Discuter avec lui c’est discuter avec l’un de ceux parmi les Marocaines et les Marocains qui sont déjà en mode débat et en mode citoyenneté assumé ; sans doute ceux par qui le changement est advenu, et à travers lesquels il trouvera sa juste mesure. Ils sont, heureusement, plus nombreux qu’on pourrait le croire. Ils vivent au Maroc bien sûr mais aussi hors du pays d’origine. Ces derniers nous intéressent tout particulièrement. Ils sont plus proches de nous et nous partageons avec eux une citoyenneté qui passe par-dessus les frontières et le temps. Comme nous, ils pensent en termes de mobilité, d’intérêts citoyens communs à deux pays à la fois, ils sont engagés dans leur(s) communauté(s) etc.

En ce sens, leurs parcours de vie devraient nous intéresser tous, car chacun à un enseignement à délivrer et la somme de ces enseignements donnera un sens et une signification utiles à cette citoyenneté à laquelle nous aspirons tous. Voici donc le parcours et le portrait de M’hamed Bennani-Karim.

Grandir…

Août 1987 ; un jeune homme plein de l’innocence de ses seize printemps, débarque à Montréal, en pleine canicule et avec pour tout viatique, 300 dollars en poche. Il vient du Maroc, il vient faire ses études au Canada, du moins c’est ce que croient ses parents et amis restés au pays. Mais lui, certes n’a-t-il pas de plan préconçu, cependant son rêve c’est de réaliser un «rêve américain» auquel il croit dur comme fer…

De fait, en moins de deux ans, quelques jours avant de célébrer son dix huitième anniversaire, il décroche un premier diplôme tout sauf académique : il devient millionnaire (en dollars).
D’emblée en effet, il avait décidé que la meilleure école qu’il pouvait fréquenter était celle de la vie et avait bifurqué vers le commerce.

Le premier million, il l’utilisera pour développer son affaire. Installé dans le commerce du cuir et de la fourrure, il se donne un atout qu’aucun concurrent ne pourra jamais lui prendre. Fort de cet avantage concurrentiel, il ouvre un deuxième, puis un troisième magasin. Il y en possédera jusqu’à dix sept. Mais jamais un de plus alors qu’il aurait pu étendre sans fin son empire. Pourquoi ? «parce que j’avais créé un monstre, dit-il, et il était en train de me manger». «Plus de loisirs, presque plus de vie de famille, travail, travail et encore travail ; cela devenait intenable !»
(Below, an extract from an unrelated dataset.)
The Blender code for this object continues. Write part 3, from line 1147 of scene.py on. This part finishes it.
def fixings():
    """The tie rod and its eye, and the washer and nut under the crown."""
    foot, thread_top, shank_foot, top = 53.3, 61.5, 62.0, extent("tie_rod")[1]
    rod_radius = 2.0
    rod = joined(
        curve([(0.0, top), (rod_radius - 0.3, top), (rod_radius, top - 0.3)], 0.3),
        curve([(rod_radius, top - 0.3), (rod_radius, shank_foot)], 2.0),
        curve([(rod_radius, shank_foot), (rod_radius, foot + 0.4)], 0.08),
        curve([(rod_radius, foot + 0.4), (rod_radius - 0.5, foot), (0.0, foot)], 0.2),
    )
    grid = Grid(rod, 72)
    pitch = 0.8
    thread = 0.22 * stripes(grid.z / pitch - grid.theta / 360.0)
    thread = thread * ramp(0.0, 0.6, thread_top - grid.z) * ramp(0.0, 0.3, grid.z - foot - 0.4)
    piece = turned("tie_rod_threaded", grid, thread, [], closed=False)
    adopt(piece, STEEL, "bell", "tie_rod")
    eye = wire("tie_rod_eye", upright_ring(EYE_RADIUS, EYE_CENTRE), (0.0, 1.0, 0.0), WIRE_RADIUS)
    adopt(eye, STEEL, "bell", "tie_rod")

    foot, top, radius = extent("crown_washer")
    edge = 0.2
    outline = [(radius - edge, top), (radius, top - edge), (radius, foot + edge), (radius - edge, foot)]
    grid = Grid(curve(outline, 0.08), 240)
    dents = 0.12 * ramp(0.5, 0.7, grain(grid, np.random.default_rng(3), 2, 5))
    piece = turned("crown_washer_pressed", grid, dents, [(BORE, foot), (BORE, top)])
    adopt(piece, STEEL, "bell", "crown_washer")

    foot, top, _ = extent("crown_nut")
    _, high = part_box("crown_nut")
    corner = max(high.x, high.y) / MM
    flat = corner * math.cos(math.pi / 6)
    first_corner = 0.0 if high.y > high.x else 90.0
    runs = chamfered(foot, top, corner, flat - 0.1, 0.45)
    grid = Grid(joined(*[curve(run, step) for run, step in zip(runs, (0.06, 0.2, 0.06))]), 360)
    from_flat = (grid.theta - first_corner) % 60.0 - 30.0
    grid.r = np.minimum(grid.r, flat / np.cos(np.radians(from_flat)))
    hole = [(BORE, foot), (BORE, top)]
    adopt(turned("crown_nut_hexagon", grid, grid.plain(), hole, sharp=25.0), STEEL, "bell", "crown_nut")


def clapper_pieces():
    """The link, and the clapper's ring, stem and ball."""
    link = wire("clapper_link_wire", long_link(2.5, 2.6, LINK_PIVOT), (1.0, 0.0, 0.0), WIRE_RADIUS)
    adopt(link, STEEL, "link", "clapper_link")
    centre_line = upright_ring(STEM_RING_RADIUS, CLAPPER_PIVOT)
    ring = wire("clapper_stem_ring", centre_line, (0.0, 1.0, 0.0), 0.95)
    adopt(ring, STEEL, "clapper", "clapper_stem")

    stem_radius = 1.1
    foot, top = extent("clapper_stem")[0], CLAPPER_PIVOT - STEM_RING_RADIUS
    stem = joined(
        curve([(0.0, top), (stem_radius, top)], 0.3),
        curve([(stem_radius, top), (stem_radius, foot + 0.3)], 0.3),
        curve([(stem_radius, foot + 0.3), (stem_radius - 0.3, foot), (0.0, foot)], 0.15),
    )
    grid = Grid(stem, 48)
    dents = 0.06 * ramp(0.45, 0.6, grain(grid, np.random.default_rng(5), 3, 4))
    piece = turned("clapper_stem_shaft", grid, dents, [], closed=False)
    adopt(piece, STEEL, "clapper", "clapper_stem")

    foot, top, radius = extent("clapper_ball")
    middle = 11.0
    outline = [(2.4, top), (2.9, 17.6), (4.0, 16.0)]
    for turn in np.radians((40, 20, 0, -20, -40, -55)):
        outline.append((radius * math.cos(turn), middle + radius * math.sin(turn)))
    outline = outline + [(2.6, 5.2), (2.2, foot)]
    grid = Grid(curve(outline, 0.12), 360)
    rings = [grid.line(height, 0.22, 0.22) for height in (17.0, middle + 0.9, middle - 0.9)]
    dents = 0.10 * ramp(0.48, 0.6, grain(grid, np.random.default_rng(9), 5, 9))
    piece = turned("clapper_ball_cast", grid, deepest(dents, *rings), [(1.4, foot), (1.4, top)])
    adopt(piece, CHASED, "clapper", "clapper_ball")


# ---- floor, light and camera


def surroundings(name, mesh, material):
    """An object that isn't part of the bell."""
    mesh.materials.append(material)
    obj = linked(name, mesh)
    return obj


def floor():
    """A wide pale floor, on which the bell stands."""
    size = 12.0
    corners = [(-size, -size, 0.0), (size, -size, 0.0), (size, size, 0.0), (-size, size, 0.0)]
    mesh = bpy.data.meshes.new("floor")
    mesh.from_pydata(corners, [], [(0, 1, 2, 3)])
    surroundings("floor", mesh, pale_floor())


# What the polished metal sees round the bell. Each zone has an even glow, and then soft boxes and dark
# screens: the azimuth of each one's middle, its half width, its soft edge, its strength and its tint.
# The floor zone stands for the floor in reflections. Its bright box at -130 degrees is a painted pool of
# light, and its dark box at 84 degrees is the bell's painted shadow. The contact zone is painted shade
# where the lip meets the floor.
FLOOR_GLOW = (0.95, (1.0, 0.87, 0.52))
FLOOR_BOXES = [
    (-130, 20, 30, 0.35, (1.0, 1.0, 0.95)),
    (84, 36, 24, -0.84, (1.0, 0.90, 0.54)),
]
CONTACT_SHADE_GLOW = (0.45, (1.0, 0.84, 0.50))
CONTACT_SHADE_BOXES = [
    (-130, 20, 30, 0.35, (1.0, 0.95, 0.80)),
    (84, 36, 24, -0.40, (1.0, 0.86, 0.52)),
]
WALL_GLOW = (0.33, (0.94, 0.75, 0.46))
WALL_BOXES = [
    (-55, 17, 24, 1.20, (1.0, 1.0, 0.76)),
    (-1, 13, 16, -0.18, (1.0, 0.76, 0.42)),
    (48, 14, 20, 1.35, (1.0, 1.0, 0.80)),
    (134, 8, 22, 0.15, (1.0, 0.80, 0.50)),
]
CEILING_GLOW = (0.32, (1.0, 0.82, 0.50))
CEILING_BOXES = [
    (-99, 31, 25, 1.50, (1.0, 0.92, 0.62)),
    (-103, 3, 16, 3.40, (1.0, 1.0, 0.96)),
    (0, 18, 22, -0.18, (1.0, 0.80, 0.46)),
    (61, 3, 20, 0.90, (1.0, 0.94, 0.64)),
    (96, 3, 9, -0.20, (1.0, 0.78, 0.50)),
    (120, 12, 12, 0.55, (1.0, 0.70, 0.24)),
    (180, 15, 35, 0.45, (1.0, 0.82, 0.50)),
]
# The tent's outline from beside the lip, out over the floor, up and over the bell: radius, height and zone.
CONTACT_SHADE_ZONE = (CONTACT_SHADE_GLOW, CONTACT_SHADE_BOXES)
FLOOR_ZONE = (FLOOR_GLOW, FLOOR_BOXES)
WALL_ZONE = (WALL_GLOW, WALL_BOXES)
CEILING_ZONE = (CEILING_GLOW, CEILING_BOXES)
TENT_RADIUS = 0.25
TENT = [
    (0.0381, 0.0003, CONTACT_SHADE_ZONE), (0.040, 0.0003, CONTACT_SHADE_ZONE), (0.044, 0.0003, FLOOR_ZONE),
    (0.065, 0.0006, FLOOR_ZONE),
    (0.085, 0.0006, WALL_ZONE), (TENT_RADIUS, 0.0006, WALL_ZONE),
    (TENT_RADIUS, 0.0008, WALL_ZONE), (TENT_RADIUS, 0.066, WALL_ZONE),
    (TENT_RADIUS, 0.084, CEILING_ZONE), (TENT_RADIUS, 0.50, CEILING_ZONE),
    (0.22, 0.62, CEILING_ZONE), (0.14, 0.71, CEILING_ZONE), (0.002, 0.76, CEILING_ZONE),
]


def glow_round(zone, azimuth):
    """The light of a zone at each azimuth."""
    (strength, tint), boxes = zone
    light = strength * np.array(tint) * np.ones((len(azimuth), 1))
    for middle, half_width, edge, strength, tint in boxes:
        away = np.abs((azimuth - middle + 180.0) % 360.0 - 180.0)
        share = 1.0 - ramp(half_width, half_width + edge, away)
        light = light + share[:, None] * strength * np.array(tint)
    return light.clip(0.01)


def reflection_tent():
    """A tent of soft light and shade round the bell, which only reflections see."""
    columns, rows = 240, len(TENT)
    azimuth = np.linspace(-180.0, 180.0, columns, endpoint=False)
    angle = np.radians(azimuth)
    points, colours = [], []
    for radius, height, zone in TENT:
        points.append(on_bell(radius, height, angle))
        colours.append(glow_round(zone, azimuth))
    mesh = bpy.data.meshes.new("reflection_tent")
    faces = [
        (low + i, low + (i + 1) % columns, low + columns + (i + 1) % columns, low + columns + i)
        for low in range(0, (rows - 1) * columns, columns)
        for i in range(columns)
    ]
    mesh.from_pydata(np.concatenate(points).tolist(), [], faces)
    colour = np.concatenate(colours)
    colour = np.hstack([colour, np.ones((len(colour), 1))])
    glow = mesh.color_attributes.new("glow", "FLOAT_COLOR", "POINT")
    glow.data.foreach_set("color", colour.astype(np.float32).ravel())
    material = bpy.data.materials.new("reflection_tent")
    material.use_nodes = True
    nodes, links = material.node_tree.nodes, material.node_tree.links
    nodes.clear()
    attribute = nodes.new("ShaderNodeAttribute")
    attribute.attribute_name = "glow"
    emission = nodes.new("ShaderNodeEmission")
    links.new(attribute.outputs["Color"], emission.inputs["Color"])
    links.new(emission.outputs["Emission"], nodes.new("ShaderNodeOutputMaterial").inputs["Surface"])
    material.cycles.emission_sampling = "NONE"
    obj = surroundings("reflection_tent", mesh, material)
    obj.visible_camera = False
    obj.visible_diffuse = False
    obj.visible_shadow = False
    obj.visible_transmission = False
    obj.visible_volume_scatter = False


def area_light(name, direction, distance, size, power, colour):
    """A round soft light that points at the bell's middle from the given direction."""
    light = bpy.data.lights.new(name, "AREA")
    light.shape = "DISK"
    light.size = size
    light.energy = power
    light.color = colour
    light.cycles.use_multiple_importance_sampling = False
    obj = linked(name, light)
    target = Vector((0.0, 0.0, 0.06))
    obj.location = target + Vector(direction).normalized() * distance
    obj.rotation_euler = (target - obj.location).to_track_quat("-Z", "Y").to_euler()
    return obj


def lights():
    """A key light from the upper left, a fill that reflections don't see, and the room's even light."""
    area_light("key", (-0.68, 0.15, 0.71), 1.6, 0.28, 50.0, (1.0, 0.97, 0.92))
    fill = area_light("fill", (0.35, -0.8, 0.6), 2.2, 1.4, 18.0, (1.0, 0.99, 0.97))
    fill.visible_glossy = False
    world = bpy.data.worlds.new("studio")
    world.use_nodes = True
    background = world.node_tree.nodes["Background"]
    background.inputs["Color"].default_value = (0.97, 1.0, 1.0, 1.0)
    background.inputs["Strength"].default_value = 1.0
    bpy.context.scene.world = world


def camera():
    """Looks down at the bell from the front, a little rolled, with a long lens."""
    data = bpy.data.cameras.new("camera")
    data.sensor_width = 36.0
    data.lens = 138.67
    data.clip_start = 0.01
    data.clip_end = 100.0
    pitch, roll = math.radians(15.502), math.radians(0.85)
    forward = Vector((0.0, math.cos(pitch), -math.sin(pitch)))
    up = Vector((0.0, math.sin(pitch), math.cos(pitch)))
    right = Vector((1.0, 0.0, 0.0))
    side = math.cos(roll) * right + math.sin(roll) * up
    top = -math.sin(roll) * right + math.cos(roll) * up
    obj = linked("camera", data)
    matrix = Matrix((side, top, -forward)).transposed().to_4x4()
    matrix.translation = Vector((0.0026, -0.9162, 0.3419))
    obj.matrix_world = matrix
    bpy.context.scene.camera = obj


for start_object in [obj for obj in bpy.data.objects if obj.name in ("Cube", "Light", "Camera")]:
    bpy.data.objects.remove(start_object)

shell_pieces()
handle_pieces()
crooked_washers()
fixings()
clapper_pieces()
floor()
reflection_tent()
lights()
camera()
Ceux qui l’ont connu alors, y compris ses amis casablancais retrouvés ici, confirme qu’ils ne le reconnaissaient plus ; dans les milieux associatifs et communautaires, dans les associations caritatives et culturelles, qu’il continuait de soutenir matériellement comme il l’avait toujours fait auparavant, on le voyait de moins en moins…

Changement de cap

Une question commence alors à le tarauder : «est-il possible de faire des affaires sans renoncer à vivre ?». Apparemment, il a trouvé une réponse. Celle-ci, assez paradoxalement, ne se décline plus seulement sur 17 magasins, mais sur deux pays : le pays d’origine et le pays d’accueil, distants de plusieurs milliers de kilomètres, permettant de servir également leurs intérêts.

Il s’agit en fait, dit-il, de «trois projets» ; tous trois ayant en commun de «créer beaucoup d’emplois et de valeur, de permettre d’intéressants transferts de technologie». «J’y pensais depuis longtemps ; je les met en place depuis un an; ils devraient, une fois achevés, constituer une sorte de plateforme Canada-Maroc qui permettra de saisir quelques unes des innombrables opportunités offertes par le projet d’accord de libre échanges qui va bientôt lier les deux pays».

Cela veut-il dire que M’hamed Bennani-Karim à oublié que son propos premier était d’abord de redevenir seul maitre de son temps et de son agenda ? «Certainement pas ! répond-il, je ne vous en dirais pas plus pour l’instant, mais soyez sûrs que j’aurais assez de temps pour respecter tous mes engagements associatifs et peut-être plus.»